• [Description of the task] Quote the records below word for word, please, from the very first line through the one that contains "from mathutils import Vector", and nothing beyond it.

• [Information given]
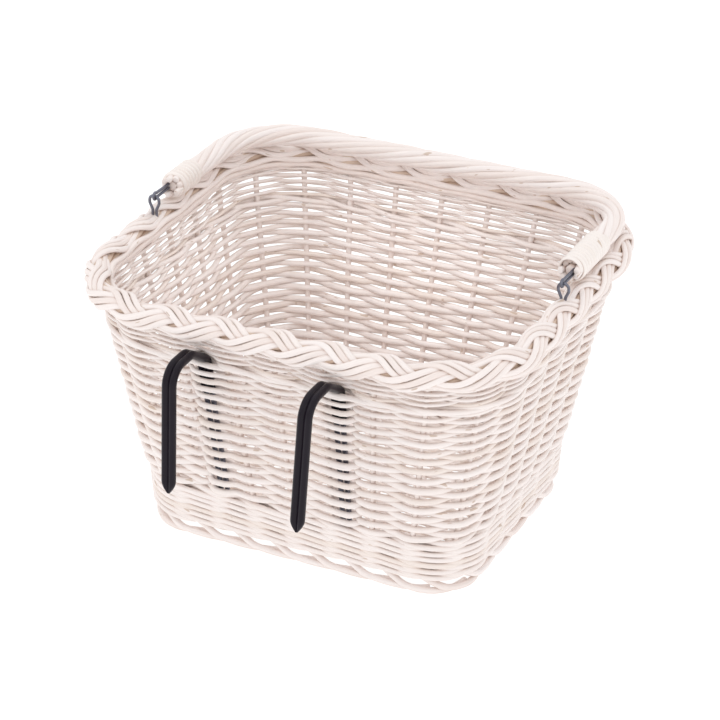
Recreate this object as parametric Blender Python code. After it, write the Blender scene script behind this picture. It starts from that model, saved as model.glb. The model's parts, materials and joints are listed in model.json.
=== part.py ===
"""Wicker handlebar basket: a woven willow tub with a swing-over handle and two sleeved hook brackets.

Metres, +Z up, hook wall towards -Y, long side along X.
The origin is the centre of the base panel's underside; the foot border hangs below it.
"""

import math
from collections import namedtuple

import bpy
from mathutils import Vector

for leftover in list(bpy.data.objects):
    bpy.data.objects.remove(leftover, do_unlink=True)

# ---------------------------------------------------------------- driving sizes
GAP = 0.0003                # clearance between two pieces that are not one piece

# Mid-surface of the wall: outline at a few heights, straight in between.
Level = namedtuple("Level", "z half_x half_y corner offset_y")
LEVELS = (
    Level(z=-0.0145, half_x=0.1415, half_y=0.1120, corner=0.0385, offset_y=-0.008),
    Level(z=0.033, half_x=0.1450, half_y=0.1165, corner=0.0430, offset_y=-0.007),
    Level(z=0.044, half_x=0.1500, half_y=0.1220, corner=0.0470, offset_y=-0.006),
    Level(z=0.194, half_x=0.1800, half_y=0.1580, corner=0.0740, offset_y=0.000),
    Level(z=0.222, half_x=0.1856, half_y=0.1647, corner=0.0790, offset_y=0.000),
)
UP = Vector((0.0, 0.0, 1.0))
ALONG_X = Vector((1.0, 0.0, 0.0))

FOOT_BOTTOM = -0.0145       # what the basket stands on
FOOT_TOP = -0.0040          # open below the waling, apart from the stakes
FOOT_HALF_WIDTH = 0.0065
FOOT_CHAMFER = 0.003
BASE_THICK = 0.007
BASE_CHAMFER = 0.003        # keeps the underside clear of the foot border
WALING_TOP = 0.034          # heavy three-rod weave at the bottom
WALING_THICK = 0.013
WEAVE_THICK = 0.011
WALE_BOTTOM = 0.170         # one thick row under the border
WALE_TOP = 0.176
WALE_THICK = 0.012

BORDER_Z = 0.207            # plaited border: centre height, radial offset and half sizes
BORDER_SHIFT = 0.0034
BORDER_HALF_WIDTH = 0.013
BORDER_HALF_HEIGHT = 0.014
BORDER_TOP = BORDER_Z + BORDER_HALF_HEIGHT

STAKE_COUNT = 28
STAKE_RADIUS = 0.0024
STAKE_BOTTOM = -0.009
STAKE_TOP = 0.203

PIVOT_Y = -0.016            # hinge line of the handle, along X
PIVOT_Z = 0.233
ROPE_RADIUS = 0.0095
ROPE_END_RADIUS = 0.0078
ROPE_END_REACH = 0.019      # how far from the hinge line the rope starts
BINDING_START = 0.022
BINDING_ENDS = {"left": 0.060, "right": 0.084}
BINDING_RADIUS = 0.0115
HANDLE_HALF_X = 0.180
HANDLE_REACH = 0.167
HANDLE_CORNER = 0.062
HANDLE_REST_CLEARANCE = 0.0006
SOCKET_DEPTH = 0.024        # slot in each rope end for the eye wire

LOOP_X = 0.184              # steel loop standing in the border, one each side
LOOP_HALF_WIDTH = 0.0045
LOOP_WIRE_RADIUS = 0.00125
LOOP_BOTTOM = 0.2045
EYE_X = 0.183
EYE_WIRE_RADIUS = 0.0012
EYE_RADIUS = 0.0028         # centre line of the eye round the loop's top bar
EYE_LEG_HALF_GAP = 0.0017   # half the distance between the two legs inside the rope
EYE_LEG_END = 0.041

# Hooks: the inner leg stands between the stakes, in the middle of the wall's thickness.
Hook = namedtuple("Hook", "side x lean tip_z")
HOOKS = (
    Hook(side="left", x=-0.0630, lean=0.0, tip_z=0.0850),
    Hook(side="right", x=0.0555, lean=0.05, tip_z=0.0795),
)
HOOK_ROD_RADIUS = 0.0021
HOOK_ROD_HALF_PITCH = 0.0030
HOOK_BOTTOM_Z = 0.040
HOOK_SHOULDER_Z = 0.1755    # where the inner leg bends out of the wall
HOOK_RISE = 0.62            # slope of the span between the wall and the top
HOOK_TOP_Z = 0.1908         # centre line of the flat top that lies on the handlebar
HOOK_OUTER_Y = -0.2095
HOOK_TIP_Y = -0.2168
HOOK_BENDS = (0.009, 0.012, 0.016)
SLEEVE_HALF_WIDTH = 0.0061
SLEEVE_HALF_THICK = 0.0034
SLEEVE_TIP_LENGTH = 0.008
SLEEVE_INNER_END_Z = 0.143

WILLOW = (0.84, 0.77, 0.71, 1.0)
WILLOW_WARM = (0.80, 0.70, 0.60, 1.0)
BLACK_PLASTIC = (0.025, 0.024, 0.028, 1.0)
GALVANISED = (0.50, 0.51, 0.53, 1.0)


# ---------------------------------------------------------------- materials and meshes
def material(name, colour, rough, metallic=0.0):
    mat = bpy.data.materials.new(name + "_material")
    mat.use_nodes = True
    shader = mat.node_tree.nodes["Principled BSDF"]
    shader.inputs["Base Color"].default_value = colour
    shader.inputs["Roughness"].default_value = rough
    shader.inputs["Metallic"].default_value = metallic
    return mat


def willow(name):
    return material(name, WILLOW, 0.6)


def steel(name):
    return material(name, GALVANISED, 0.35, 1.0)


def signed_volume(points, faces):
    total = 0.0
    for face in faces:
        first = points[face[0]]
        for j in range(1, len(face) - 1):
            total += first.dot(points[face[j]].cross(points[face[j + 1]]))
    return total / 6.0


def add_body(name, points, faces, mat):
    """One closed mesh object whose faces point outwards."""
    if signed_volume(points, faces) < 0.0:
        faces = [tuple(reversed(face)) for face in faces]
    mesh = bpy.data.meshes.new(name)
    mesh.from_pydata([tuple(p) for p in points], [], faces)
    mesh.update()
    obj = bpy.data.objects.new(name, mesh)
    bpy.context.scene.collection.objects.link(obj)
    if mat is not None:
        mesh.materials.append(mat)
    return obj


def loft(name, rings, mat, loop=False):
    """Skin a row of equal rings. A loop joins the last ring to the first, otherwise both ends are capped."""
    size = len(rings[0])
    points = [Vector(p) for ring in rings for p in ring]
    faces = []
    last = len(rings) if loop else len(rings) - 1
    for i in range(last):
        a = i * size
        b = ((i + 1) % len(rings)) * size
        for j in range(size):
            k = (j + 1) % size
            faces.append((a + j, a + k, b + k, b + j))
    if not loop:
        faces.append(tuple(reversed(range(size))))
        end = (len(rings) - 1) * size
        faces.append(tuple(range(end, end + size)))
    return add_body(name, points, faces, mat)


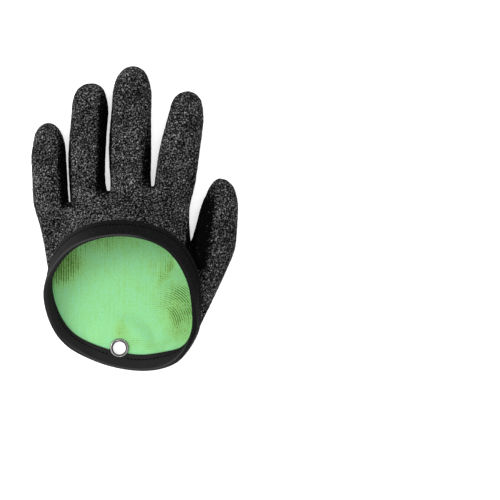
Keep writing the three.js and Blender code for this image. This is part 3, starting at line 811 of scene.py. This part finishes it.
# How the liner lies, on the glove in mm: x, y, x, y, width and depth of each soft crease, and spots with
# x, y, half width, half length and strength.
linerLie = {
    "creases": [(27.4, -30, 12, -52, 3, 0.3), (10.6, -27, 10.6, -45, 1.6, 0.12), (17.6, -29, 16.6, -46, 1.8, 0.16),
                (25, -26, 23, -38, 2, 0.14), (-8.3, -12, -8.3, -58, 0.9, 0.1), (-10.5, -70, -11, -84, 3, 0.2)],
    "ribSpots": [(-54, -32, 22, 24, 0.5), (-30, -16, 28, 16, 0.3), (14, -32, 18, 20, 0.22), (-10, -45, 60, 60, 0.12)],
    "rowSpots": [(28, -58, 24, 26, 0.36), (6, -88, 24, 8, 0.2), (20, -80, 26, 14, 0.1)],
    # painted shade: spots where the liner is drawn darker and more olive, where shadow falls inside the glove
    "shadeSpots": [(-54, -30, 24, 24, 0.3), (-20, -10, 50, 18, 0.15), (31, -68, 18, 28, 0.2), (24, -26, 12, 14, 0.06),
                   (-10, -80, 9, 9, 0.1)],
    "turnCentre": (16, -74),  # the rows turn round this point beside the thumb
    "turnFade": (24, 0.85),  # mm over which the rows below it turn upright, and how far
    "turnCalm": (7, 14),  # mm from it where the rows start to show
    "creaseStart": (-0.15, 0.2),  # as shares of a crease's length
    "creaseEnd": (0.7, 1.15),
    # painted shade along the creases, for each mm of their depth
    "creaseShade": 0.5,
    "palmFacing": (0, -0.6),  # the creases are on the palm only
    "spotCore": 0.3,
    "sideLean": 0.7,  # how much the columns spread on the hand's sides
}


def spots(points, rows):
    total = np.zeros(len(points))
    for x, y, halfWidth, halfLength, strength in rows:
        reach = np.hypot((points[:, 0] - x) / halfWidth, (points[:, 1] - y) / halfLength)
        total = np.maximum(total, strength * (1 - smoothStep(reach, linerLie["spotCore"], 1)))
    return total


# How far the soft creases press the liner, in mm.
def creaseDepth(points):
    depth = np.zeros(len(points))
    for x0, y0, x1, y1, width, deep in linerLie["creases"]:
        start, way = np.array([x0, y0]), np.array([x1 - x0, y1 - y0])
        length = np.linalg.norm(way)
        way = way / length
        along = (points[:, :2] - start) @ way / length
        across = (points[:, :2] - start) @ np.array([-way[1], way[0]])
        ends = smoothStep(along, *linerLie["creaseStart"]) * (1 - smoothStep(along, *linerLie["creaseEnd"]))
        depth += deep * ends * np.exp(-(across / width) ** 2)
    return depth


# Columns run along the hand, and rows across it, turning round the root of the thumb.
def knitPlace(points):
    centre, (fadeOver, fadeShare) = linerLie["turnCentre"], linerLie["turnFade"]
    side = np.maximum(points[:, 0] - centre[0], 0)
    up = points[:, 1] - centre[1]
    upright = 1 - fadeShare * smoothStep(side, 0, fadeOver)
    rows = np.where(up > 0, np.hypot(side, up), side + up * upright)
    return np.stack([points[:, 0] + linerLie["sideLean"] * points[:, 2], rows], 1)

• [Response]
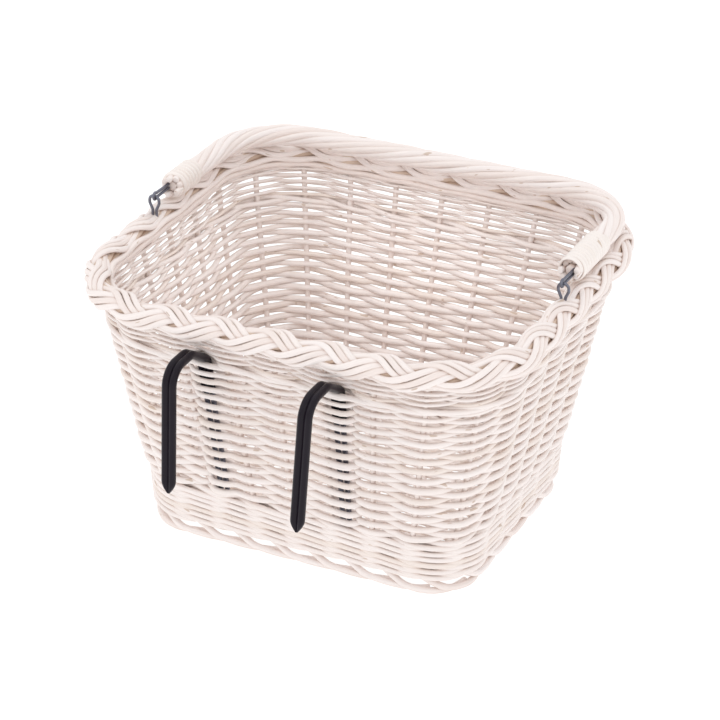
Recreate this object as parametric Blender Python code. After it, write the Blender scene script behind this picture. It starts from that model, saved as model.glb. The model's parts, materials and joints are listed in model.json.
=== part.py ===
"""Wicker handlebar basket: a woven willow tub with a swing-over handle and two sleeved hook brackets.

Metres, +Z up, hook wall towards -Y, long side along X.
The origin is the centre of the base panel's underside; the foot border hangs below it.
"""

import math
from collections import namedtuple

import bpy
from mathutils import Vector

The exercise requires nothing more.